Certes, l’acquisition de techniques et de compétences est utile et incontournable pour agir dans ce secteur. Mais cela est loin d’être suffisant. Car ce qui compte n’est pas tant l’accomplissement de tâches prédéterminées que l’aptitude à faire face à l’incertitude, caractéristique centrale de ces métiers. Si le savoir-faire peut être capitalisé et les processus modélisés et théorisés, l’indétermination du devenir de la rencontre demeure : ce sont des situations d’influence mutuelle, complexes, dynamiques et incertaines entre des acteurs singuliers, engagés et impliqués. Ce qui nécessite de ne pas privilégier le mode opératoire sur la capacité à penser, l’efficacité sur la pertinence, la rapidité sur la recherche de sens. Il existera toujours de l’impensé et de l’impensable, de l’irreprésenté et de l’irreprésentable, les pratiques professionnelles évoluant dans un espace le plus souvent divisé entre le visible et l’invisible, le conscient et l’inconscient, l’actif et le passif, le pratique et le théorique, le donner et le recevoir.

Et c’est justement dans cet entre-deux que se situe l’analyse des pratiques, au cœur de l’énigme que constituent la rencontre et ses aléas. Le groupe est invité à s’approprier, par identification projective, la situation présentée par l’un de ses membres. Il sert ensuite de support à une activité relationnelle d’échanges et aux découvertes progressives de significations toujours partielles et provisoires. « L’analyse de pratiques s’attache à tresser les manières de faire, avec le repérage de l’éprouvé et du dire » (p.40).

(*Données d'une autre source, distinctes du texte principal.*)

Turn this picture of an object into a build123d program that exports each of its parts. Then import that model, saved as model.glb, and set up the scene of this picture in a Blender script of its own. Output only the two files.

C’est un moment mis à profit pour suspendre momentanément la précipitation à agir et à réagir, pour surtout ne pas se laisser aller aux prescriptions et aux recommandations. Doutes et fragilités des savoirs constituent son principal socle. Son axe essentiel nécessite de se défaire de la gamme des idéaux de bienveillance, de transparence et d’expertise et d’accepter les entrecroisements transférentiels qu’induit toute relation humaine. Il n’y a pas ici transmission de concepts théoriques de la part de l’intervenant, mais des praticiens partant de leur propre expérience et se positionnant dans une logique de producteur de savoirs. C’est l’occasion de se ressourcer, dans un espace permettant de penser pour agir, mais aussi d’agir pour continuer à penser.